◆ **Instructions for the task**
Everything in the listing below from the line containing "0x4a5148, 0.45, 0.9));" through the line containing "Reconstruct the object" should be repeated exactly; leave out every other line.

◆ **Modeling code records**
________________________
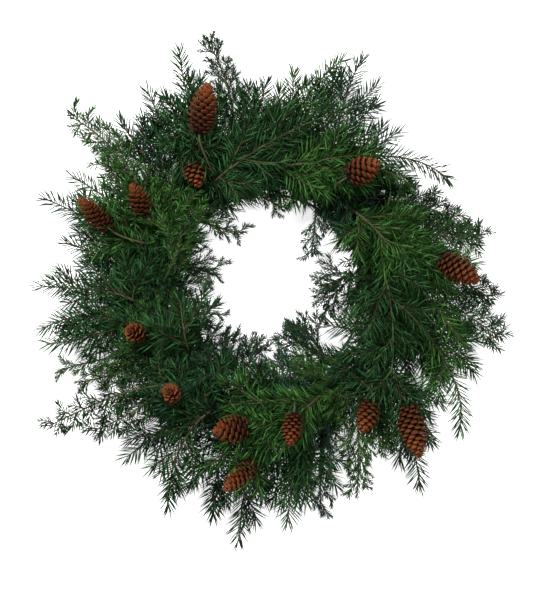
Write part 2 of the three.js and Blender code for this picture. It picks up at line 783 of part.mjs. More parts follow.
// Where a cone lies: lifted until it clears the stems below, with a stalk down to the trough.
function placeCone(space, [stalkEnd, tip, stalkHeight, tipHeight, width]) {
  const base = new THREE.Vector3(...stalkEnd, stalkHeight);
  const end = new THREE.Vector3(...tip, tipHeight);
  const radius = width / 2 + 0.5;
  const inset = end.clone().sub(base).setLength(radius);
  while (!space.free(base.clone().add(inset), end.clone().sub(inset), radius, 1)) {
    base.z += CONE_LIFT;
    end.z += CONE_LIFT;
  }
  const cone = { base, end, width };
  space.add(base.clone().add(inset), end.clone().sub(inset), radius, cone);
  return cone;
}

// The stalk bends down from the cone to the middle of the trough. Its foot is moved along the
// trough to the nearest place where the whole stalk is clear.
function placeStalk(space, cone) {
  const { base, end } = cone;
  const angle = THREE.MathUtils.radToDeg(Math.atan2(base.y, base.x));
  const back = base.clone().sub(end).setLength(14);
  for (let i = 0; i < 60; i += 1) {
    const shift = (i % 2 ? 1 : -1) * Math.ceil(i / 2) * STALK_STEP;
    const foot = onRing(angle + shift, TROUGH_RADIUS - 3 + (i % 3) * 3, STALK.foot);
    const knee = onRing(angle + shift, TROUGH_RADIUS, STALK.knee);
    const curve = new THREE.CubicBezierCurve3(foot, knee, base.clone().add(back), base);
    const chain = curve.getSpacedPoints(10);
    if (chainIsFree(space, chain, STALK.radius, GAP * 2, (owner) => owner === cone)) {
      addChain(space, chain, STALK.radius, cone);
      return curve;
    }
  }
  throw new Error("no room for a cone's stalk");
}

function coneGeometry(cone) {
  const { base, end, width, curve } = cone;
  const along = end.clone().sub(base);
  const body = coneBody(along.length(), width);
  const turn = new THREE.Quaternion();
  turn.setFromUnitVectors(new THREE.Vector3(0, 1, 0), along.clone().normalize());
  body.applyQuaternion(turn).translate(base.x, base.y, base.z);
  const reach = base.clone().addScaledVector(along.normalize(), STALK.inside);
  const points = [...curve.getSpacedPoints(STALK.steps), reach];
  const section = new THREE.Shape(outline(STALK.sides, STALK.radius * 2));
  const stalk = new THREE.ExtrudeGeometry(section, {
    steps: STALK.steps,
    extrudePath: new THREE.CatmullRomCurve3(points),
  });
  return toGeometry(toSolid(body).add(toSolid(stalk)));
}

// ---------------------------------------------------------------- the wreath

function mesh(name, geometry, color, roughness, metalness = 0) {
  const material = new THREE.MeshStandardMaterial({ color, roughness, metalness });
  const piece = new THREE.Mesh(geometry, material);
  piece.name = name;
  return piece;
}

function fixedPieces(space) {
  for (const { halfSpread, height } of [UPPER_RAIL, LOWER_RAIL]) {
    for (const spread of [-halfSpread, halfSpread]) {
      const ring = [];
      for (let i = 0; i <= RAIL_STEPS; i += 1) {
        ring.push(onRing((360 * i) / RAIL_STEPS, TROUGH_RADIUS + spread, height));
      }
      addChain(space, ring, RAIL_THICKNESS / 2, "frame");
    }
  }
  const wire = new BindingPath();
  const steps = Math.round((WINDOWS - 0.5) * WIRE_STEPS);
  const coil = Array.from({ length: steps + 1 }, (_, i) => wire.getPoint(i / steps));
  addChain(space, coil, WIRE_THICKNESS / 2, "wire");
}

function numbered(word, index) {
  return `${word}_${String(index + 1).padStart(2, "0")}`;
}

function wreath() {
  const random = seeded(SEED);
  const space = new Clearance();
  fixedPieces(space);
  const stems = BOUGHS.map((row) => new Stem(row));
  for (const stem of stems) {
    addChain(space, stem.chain(), STEM_RADIUS, stem);
  }
  const cones = CONES.map((row) => placeCone(space, row));
  for (const cone of cones) {
    cone.curve = placeStalk(space, cone);
  }
  const boughs = stems.map((stem) => startBough(stem));
  for (const bough of boughs.filter(({ stem }) => stem.fork)) {
    growFork(space, bough);
  }
  boughs.forEach((bough, i) => growCover(space, bough, i + 1));
  for (const bough of boughs) {
    growTwigs(space, bough);
  }
  for (const bough of boughs) {
    growNeedles(space, bough, random);
  }
  const group = new THREE.Group();
  group.add(mesh("ring_frame", ringFrame(), 0x4a5148, 0.45, 0.9));
  group.add(mesh("binding_wire", bindingWire(), 0x3d4a38, 0.5, 0.8));
  boughs.forEach(({ surface, kind }, i) => {
    group.add(mesh(numbered(`${kind.word}_bough`, i), surface.geometry(), 0x24401f, 0.7));
  });
  cones.forEach((cone, i) => {
    group.add(mesh(numbered("cone", i), coneGeometry(cone), 0x6b4326, 0.75));
  });
  return group;
}

export default wreath();
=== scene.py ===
# %% [markdown]
# # A fresh evergreen wreath
# The wreath lies on its back on a pale table, and the camera looks straight down on it. The CAD
# model fixes every place and size: a ring frame of steel wire, a binding wire, 45 cut boughs and
# 13 cones. It has few needles, so here each bough gets its dense coat, along the same stem. The
# CAD solids stay behind the scene, for collisions, and each piece made here stands for one of them.

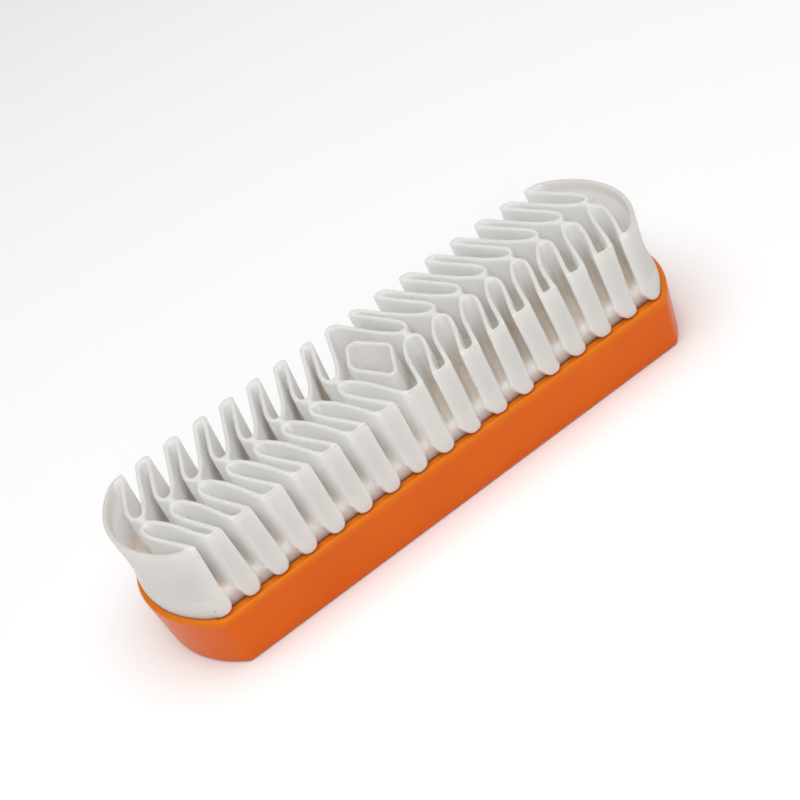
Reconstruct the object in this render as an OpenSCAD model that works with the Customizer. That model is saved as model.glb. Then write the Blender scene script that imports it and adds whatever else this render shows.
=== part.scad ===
________________________
◆ **Correct response**
  group.add(mesh("ring_frame", ringFrame(), 0x4a5148, 0.45, 0.9));
  group.add(mesh("binding_wire", bindingWire(), 0x3d4a38, 0.5, 0.8));
  boughs.forEach(({ surface, kind }, i) => {
    group.add(mesh(numbered(`${kind.word}_bough`, i), surface.geometry(), 0x24401f, 0.7));
  });
  cones.forEach((cone, i) => {
    group.add(mesh(numbered("cone", i), coneGeometry(cone), 0x6b4326, 0.75));
  });
  return group;
}

export default wreath();
=== scene.py ===
# %% [markdown]
# # A fresh evergreen wreath
# The wreath lies on its back on a pale table, and the camera looks straight down on it. The CAD
# model fixes every place and size: a ring frame of steel wire, a binding wire, 45 cut boughs and
# 13 cones. It has few needles, so here each bough gets its dense coat, along the same stem. The
# CAD solids stay behind the scene, for collisions, and each piece made here stands for one of them.

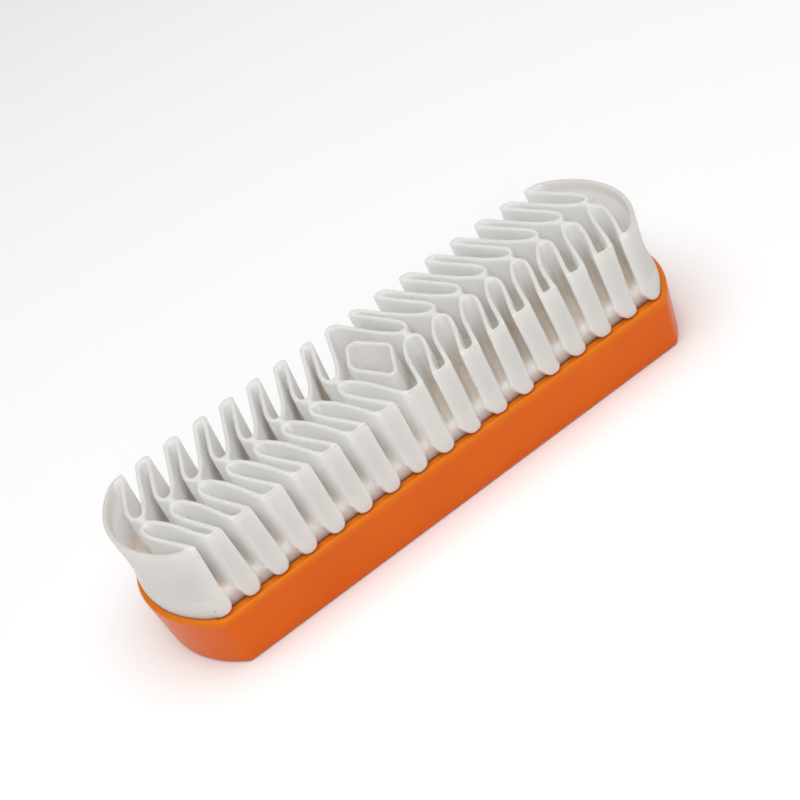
Reconstruct the object in this render as an OpenSCAD model that works with the Customizer. That model is saved as model.glb. Then write the Blender scene script that imports it and adds whatever else this render shows.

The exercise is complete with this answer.